Goal: Reproduce all of the data exactly.

Supplied data:
Begin
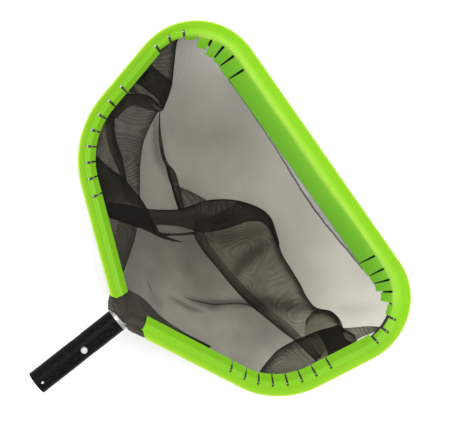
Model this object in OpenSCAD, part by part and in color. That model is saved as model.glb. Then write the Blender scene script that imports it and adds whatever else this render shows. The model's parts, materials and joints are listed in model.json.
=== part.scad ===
// Leaf skimmer net for a telescopic pool pole: a bent rod frame that holds a shallow
// mesh bag, a slotted edge guard that snaps over the rod, and a tubular handle with a
// sprung two-button catch.
// Origin: centre of the handle's free end. +X runs forward along the handle to the
// front edge, +Y is left and +Z is up.

/* [Outline of the guard's lip] */
// Distance from the outline's rear tip forward to its rear corners
rear_corner_x = 88; // [80:1:96]
// Half width at the rear corners
rear_corner_y = 209; // [200:1:215]
// Radius of the rear corners
rear_corner_r = 111; // [100:1:115]
// Distance from the outline's rear tip forward to the front edge
front_corner_x = 314; // [305:1:325]
// Half width at the front corners, where the side and front lines would meet
front_corner_y = 260; // [250:1:270]
// Radius of the front corners
front_corner_r = 79; // [72:1:84]

/* [Frame rod] */
// Diameter of the frame rod
rod_d = 8; // [7:0.5:8]
// Distance from the lip's edge in to the rod's centre line
rod_inset = 10.5; // [9:0.5:12]
// Height of the rod's centre line over the handle's axis
rod_rise = 4; // [3:0.5:4.5]
// Distance of each rod end from the handle's centre plane
rod_end_y = 6.8; // [6.5:0.1:7]
// Radius of the rod's bend as it leaves the handle
rod_bend_r = 10; // [9:0.5:12]

/* [Handle] */
// Length of the handle tube
handle_length = 118; // [110:1:130]
// Outer diameter, which slides into a 31.75 mm pole
handle_d = 28.6; // [28.6]
// Thickness of the handle's wall
handle_wall = 1.6; // [1.4:0.1:1.6]
// Distance from the free end to the catch buttons
button_x = 68; // [64:1:72]
// Diameter of the catch buttons
button_d = 7.4; // [7:0.1:7.6]
// Height of a button over the tube when it is out
button_height = 3; // [2.5:0.1:3.2]
// Length of the insert's collar in front of the handle
collar_length = 5; // [4:0.5:6]

/* [Edge guard] */
// Thickness of the guard's wall
guard_wall = 1.6; // [1.4:0.1:1.8]
// Height of the lip over the rod's centre line
lip_height = 16.5; // [15:0.5:18]
// Distance from the outline's rear tip, along the lip, to each end of the guard
guard_start = 30; // [26:1:40]
// Size of the corner cut off the lip at each end of the guard
end_corner = 6; // [4:0.5:7]
// How far the inner wing reaches past the rod's centre line along the sides
side_reach = 11; // [9:0.5:12]
// The same reach along the front edge
front_reach = 26.5; // [22:0.5:28]
// The same reach for each tooth of a front corner, from the side to the front
tooth_reach = [7.5, 6.5, 10.5, 19.5, 25, 26.5, 27.5];
// Distance between the slots of a corner
slot_pitch = 21; // [18:0.5:21]
// Width of a slot at its outer end
slot_width = 3.5; // [2:0.5:4]
// Lip distance from the rear tip to the first slot of a rear corner
rear_slots_start = 152; // [145:1:155]
// Lip distance from the rear tip to the first slot of a front corner
front_slots_start = 364.5; // [350:0.5:366]
// How far the front slots sit off centre towards the right
front_slots_shift = 3.5; // [0:0.5:6]

/* [Net] */
// Depth of the bag under the rod's centre line
bag_depth = 43; // [35:1:50]
// How far the bag's floor is drawn in from the rod's centre line
bag_taper = 19; // [15:1:25]
// Thickness of the mesh, as a solid sheet
mesh_t = 1; // [0.8:0.1:1.2]
// Radius of the reinforcing patch about the outline's rear tip
patch_r = 42; // [38:1:46]

/* [Hidden] */
$fn = 72;

// Running clearance between pieces that move or slide
clearance = 0.05;
// Gap that keeps sewn pieces apart
sewn_gap = 0.15;
// Hairline between the stretches of a piece that follows the outline
hairline = 0.02;

// Outline: headings of the rear, side and front lines of the right half, in degrees
tip = [handle_length, 0];
rear_corner = tip + [rear_corner_x, -rear_corner_y];
front_corner = tip + [front_corner_x, -front_corner_y];
rear_heading = atan2(-rear_corner_y, rear_corner_x);
side_heading = atan2(rear_corner_y - front_corner_y, front_corner_x - rear_corner_x);
front_heading = 90;
rear_turn = side_heading - rear_heading;
front_turn = front_heading - side_heading;
rear_tangent = rear_corner_r * tan(rear_turn / 2);
front_tangent = front_corner_r * tan(front_turn / 2);

// Distances along the lip from the rear tip to each change from line to arc
rear_arc_start = norm(rear_corner - tip) - rear_tangent;
rear_arc_end = rear_arc_start + rear_corner_r * rear_turn * PI / 180;
front_arc_start = rear_arc_end + norm(front_corner - rear_corner) - rear_tangent - front_tangent;
front_arc_end = front_arc_start + front_corner_r * front_turn * PI / 180;
half_length = front_arc_end + front_corner_y - front_tangent;
slots_per_corner = len(tooth_reach) + 1;

// Handle, catch and insert
handle_r = handle_d / 2;
bore_r = handle_r - handle_wall;
relief_depth = 0.25;
relief_half_length = 7;
button_hole_r = button_d / 2 + 0.7;
insert_start = handle_length - 30;
rod_end_x = insert_start + 4;
screw_positions = [98, 110];
screw_shank_r = 1.9;
clip_width = 9;
clip_t = 0.8;
clip_bend_x = 5.5;
clip_bend_r = 3.2;
clip_pin_x = 7.5;
clip_pin_r = 1.6;
hinge_x = 12;
pad_start_x = 60;
pad_end_x = 75;
pad_z = 10.5;

// Guard section
saddle_in = 5;
saddle_out = saddle_in + guard_wall;
hook_angle = 300;
lip_bead_r = 1;
slot_end = 2.1;
wide_slot_end = -7;

// Hem and bag section
hem_in = rod_d / 2 + sewn_gap;
hem_out = hem_in + 0.6;
hem_start = 20;
tail_bottom = -9.7;
wall_bottom = 2 - bag_depth;
thread_r = 0.35;
patch_z = -6.2;

function dir(a) = [cos(a), sin(a)];
function left_of(a) = dir(a + 90);
function degrees_along(s, r) = s / r * 180 / PI;

// Centre of a corner's arc
function arc_centre(corner, heading, turn, r) =
    corner + r / cos(turn / 2) * left_of(heading + turn / 2);
rear_arc_centre = arc_centre(rear_corner, rear_heading, rear_turn, rear_corner_r);
front_arc_centre = arc_centre(front_corner, side_heading, front_turn, front_corner_r);

// Heading of the lip at a distance along it
function heading_at(s) =
    s < rear_arc_start ? rear_heading :
    s < rear_arc_end ? rear_heading + degrees_along(s - rear_arc_start, rear_corner_r) :
    s < front_arc_start ? side_heading :
    s < front_arc_end ? side_heading + degrees_along(s - front_arc_start, front_corner_r) :
    front_heading;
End
Output of the exercise:
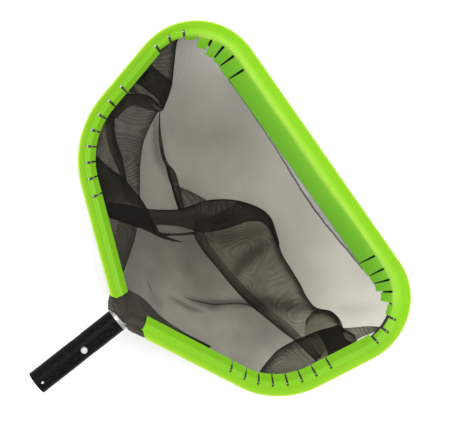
Model this object in OpenSCAD, part by part and in color. That model is saved as model.glb. Then write the Blender scene script that imports it and adds whatever else this render shows. The model's parts, materials and joints are listed in model.json.
=== part.scad ===
// Leaf skimmer net for a telescopic pool pole: a bent rod frame that holds a shallow
// mesh bag, a slotted edge guard that snaps over the rod, and a tubular handle with a
// sprung two-button catch.
// Origin: centre of the handle's free end. +X runs forward along the handle to the
// front edge, +Y is left and +Z is up.

/* [Outline of the guard's lip] */
// Distance from the outline's rear tip forward to its rear corners
rear_corner_x = 88; // [80:1:96]
// Half width at the rear corners
rear_corner_y = 209; // [200:1:215]
// Radius of the rear corners
rear_corner_r = 111; // [100:1:115]
// Distance from the outline's rear tip forward to the front edge
front_corner_x = 314; // [305:1:325]
// Half width at the front corners, where the side and front lines would meet
front_corner_y = 260; // [250:1:270]
// Radius of the front corners
front_corner_r = 79; // [72:1:84]

/* [Frame rod] */
// Diameter of the frame rod
rod_d = 8; // [7:0.5:8]
// Distance from the lip's edge in to the rod's centre line
rod_inset = 10.5; // [9:0.5:12]
// Height of the rod's centre line over the handle's axis
rod_rise = 4; // [3:0.5:4.5]
// Distance of each rod end from the handle's centre plane
rod_end_y = 6.8; // [6.5:0.1:7]
// Radius of the rod's bend as it leaves the handle
rod_bend_r = 10; // [9:0.5:12]

/* [Handle] */
// Length of the handle tube
handle_length = 118; // [110:1:130]
// Outer diameter, which slides into a 31.75 mm pole
handle_d = 28.6; // [28.6]
// Thickness of the handle's wall
handle_wall = 1.6; // [1.4:0.1:1.6]
// Distance from the free end to the catch buttons
button_x = 68; // [64:1:72]
// Diameter of the catch buttons
button_d = 7.4; // [7:0.1:7.6]
// Height of a button over the tube when it is out
button_height = 3; // [2.5:0.1:3.2]
// Length of the insert's collar in front of the handle
collar_length = 5; // [4:0.5:6]

/* [Edge guard] */
// Thickness of the guard's wall
guard_wall = 1.6; // [1.4:0.1:1.8]
// Height of the lip over the rod's centre line
lip_height = 16.5; // [15:0.5:18]
// Distance from the outline's rear tip, along the lip, to each end of the guard
guard_start = 30; // [26:1:40]
// Size of the corner cut off the lip at each end of the guard
end_corner = 6; // [4:0.5:7]
// How far the inner wing reaches past the rod's centre line along the sides
side_reach = 11; // [9:0.5:12]
// The same reach along the front edge
front_reach = 26.5; // [22:0.5:28]
// The same reach for each tooth of a front corner, from the side to the front
tooth_reach = [7.5, 6.5, 10.5, 19.5, 25, 26.5, 27.5];
// Distance between the slots of a corner
slot_pitch = 21; // [18:0.5:21]
// Width of a slot at its outer end
slot_width = 3.5; // [2:0.5:4]
// Lip distance from the rear tip to the first slot of a rear corner
rear_slots_start = 152; // [145:1:155]
// Lip distance from the rear tip to the first slot of a front corner
front_slots_start = 364.5; // [350:0.5:366]
// How far the front slots sit off centre towards the right
front_slots_shift = 3.5; // [0:0.5:6]

/* [Net] */
// Depth of the bag under the rod's centre line
bag_depth = 43; // [35:1:50]
// How far the bag's floor is drawn in from the rod's centre line
bag_taper = 19; // [15:1:25]
// Thickness of the mesh, as a solid sheet
mesh_t = 1; // [0.8:0.1:1.2]
// Radius of the reinforcing patch about the outline's rear tip
patch_r = 42; // [38:1:46]

/* [Hidden] */
$fn = 72;

// Running clearance between pieces that move or slide
clearance = 0.05;
// Gap that keeps sewn pieces apart
sewn_gap = 0.15;
// Hairline between the stretches of a piece that follows the outline
hairline = 0.02;

// Outline: headings of the rear, side and front lines of the right half, in degrees
tip = [handle_length, 0];
rear_corner = tip + [rear_corner_x, -rear_corner_y];
front_corner = tip + [front_corner_x, -front_corner_y];
rear_heading = atan2(-rear_corner_y, rear_corner_x);
side_heading = atan2(rear_corner_y - front_corner_y, front_corner_x - rear_corner_x);
front_heading = 90;
rear_turn = side_heading - rear_heading;
front_turn = front_heading - side_heading;
rear_tangent = rear_corner_r * tan(rear_turn / 2);
front_tangent = front_corner_r * tan(front_turn / 2);

// Distances along the lip from the rear tip to each change from line to arc
rear_arc_start = norm(rear_corner - tip) - rear_tangent;
rear_arc_end = rear_arc_start + rear_corner_r * rear_turn * PI / 180;
front_arc_start = rear_arc_end + norm(front_corner - rear_corner) - rear_tangent - front_tangent;
front_arc_end = front_arc_start + front_corner_r * front_turn * PI / 180;
half_length = front_arc_end + front_corner_y - front_tangent;
slots_per_corner = len(tooth_reach) + 1;

// Handle, catch and insert
handle_r = handle_d / 2;
bore_r = handle_r - handle_wall;
relief_depth = 0.25;
relief_half_length = 7;
button_hole_r = button_d / 2 + 0.7;
insert_start = handle_length - 30;
rod_end_x = insert_start + 4;
screw_positions = [98, 110];
screw_shank_r = 1.9;
clip_width = 9;
clip_t = 0.8;
clip_bend_x = 5.5;
clip_bend_r = 3.2;
clip_pin_x = 7.5;
clip_pin_r = 1.6;
hinge_x = 12;
pad_start_x = 60;
pad_end_x = 75;
pad_z = 10.5;

// Guard section
saddle_in = 5;
saddle_out = saddle_in + guard_wall;
hook_angle = 300;
lip_bead_r = 1;
slot_end = 2.1;
wide_slot_end = -7;

// Hem and bag section
hem_in = rod_d / 2 + sewn_gap;
hem_out = hem_in + 0.6;
hem_start = 20;
tail_bottom = -9.7;
wall_bottom = 2 - bag_depth;
thread_r = 0.35;
patch_z = -6.2;

function dir(a) = [cos(a), sin(a)];
function left_of(a) = dir(a + 90);
function degrees_along(s, r) = s / r * 180 / PI;

// Centre of a corner's arc
function arc_centre(corner, heading, turn, r) =
    corner + r / cos(turn / 2) * left_of(heading + turn / 2);
rear_arc_centre = arc_centre(rear_corner, rear_heading, rear_turn, rear_corner_r);
front_arc_centre = arc_centre(front_corner, side_heading, front_turn, front_corner_r);

// Heading of the lip at a distance along it
function heading_at(s) =
    s < rear_arc_start ? rear_heading :
    s < rear_arc_end ? rear_heading + degrees_along(s - rear_arc_start, rear_corner_r) :
    s < front_arc_start ? side_heading :
    s < front_arc_end ? side_heading + degrees_along(s - front_arc_start, front_corner_r) :
    front_heading;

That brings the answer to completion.